---- Data provided

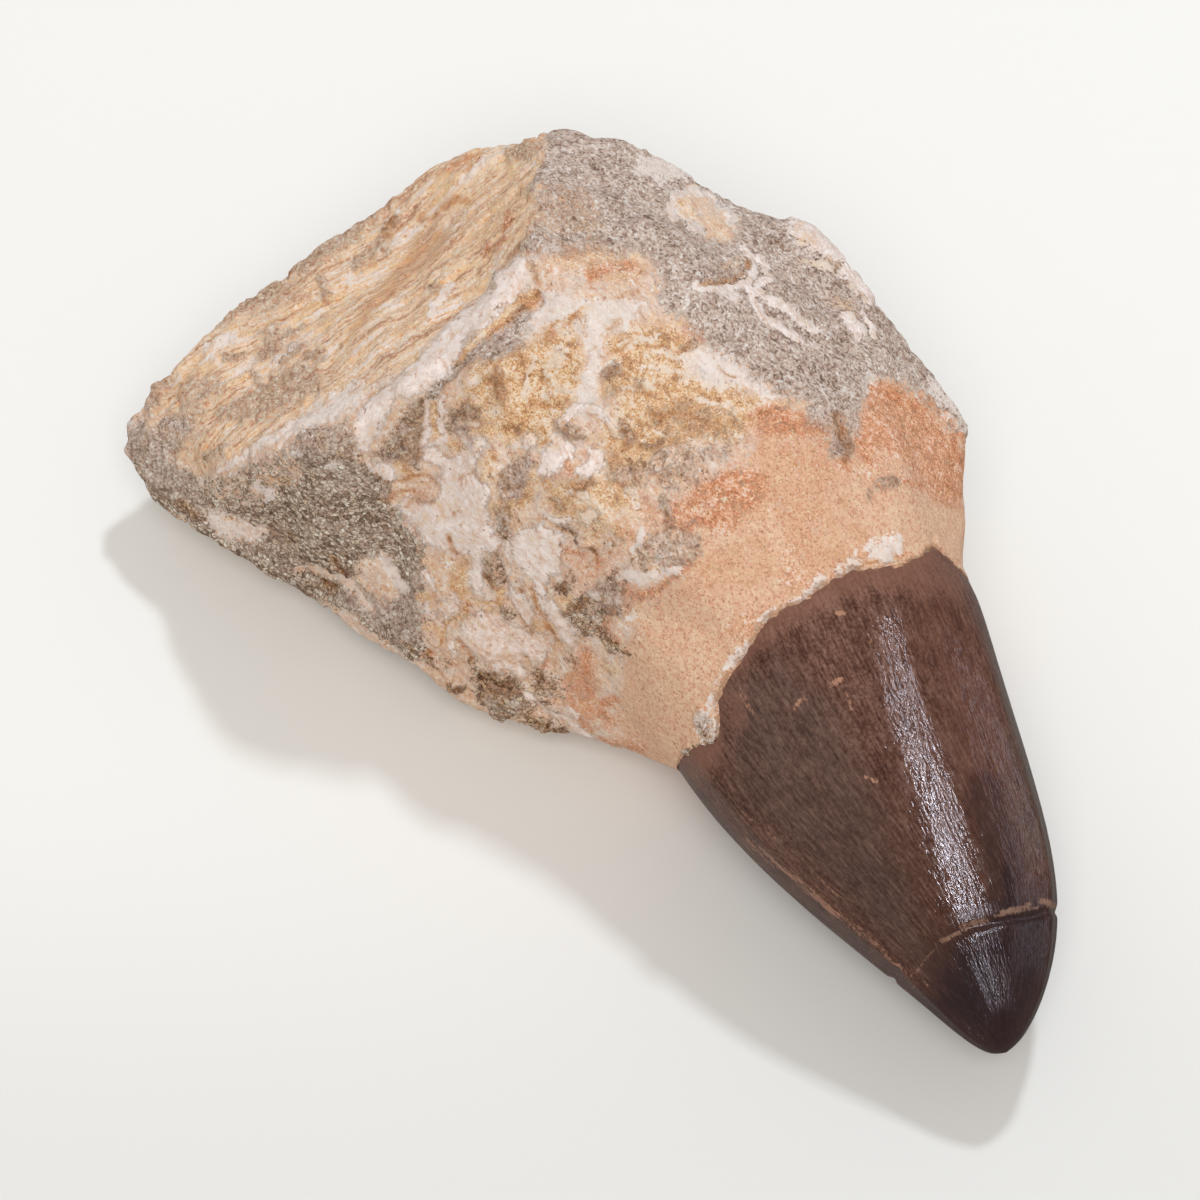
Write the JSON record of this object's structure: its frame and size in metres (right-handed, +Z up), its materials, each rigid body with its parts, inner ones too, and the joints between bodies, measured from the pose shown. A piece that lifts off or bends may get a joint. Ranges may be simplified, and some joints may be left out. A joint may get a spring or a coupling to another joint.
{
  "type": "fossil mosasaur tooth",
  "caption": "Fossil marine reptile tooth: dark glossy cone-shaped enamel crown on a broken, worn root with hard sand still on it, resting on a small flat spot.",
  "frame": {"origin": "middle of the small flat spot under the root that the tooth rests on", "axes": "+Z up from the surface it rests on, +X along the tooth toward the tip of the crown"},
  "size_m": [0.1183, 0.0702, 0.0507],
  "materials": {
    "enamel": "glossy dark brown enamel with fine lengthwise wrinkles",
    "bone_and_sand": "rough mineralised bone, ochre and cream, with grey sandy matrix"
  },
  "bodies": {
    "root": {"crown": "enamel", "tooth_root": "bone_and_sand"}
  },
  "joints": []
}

--------

### Your objective
Using the data above, reproduce every line exactly.

### Problem solution
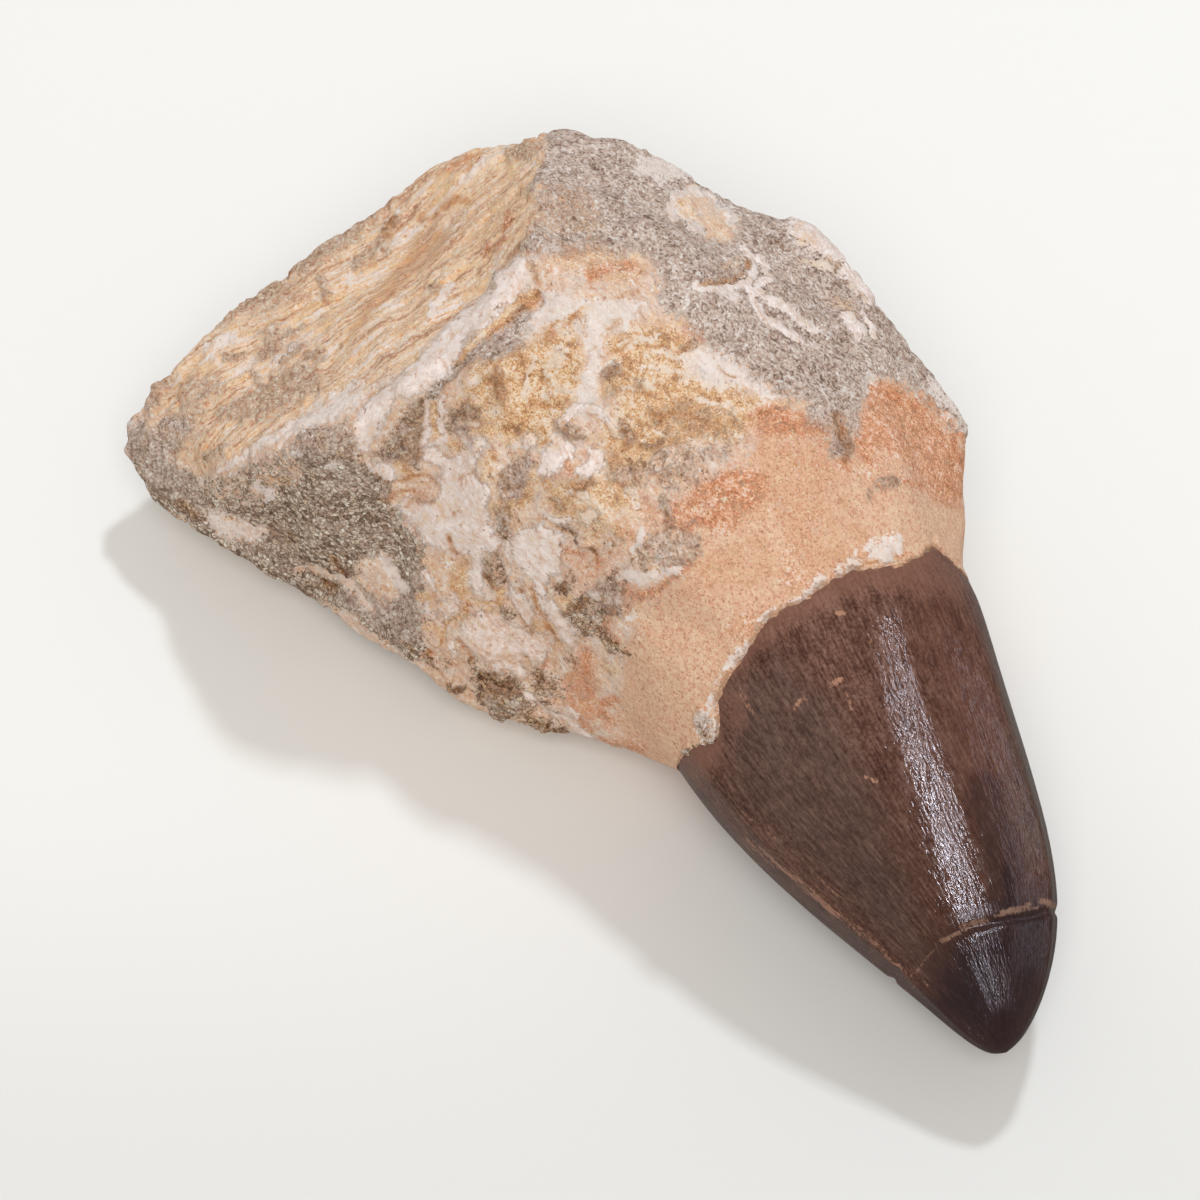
Write the JSON record of this object's structure: its frame and size in metres (right-handed, +Z up), its materials, each rigid body with its parts, inner ones too, and the joints between bodies, measured from the pose shown. A piece that lifts off or bends may get a joint. Ranges may be simplified, and some joints may be left out. A joint may get a spring or a coupling to another joint.
{
  "type": "fossil mosasaur tooth",
  "caption": "Fossil marine reptile tooth: dark glossy cone-shaped enamel crown on a broken, worn root with hard sand still on it, resting on a small flat spot.",
  "frame": {"origin": "middle of the small flat spot under the root that the tooth rests on", "axes": "+Z up from the surface it rests on, +X along the tooth toward the tip of the crown"},
  "size_m": [0.1183, 0.0702, 0.0507],
  "materials": {
    "enamel": "glossy dark brown enamel with fine lengthwise wrinkles",
    "bone_and_sand": "rough mineralised bone, ochre and cream, with grey sandy matrix"
  },
  "bodies": {
    "root": {"crown": "enamel", "tooth_root": "bone_and_sand"}
  },
  "joints": []
}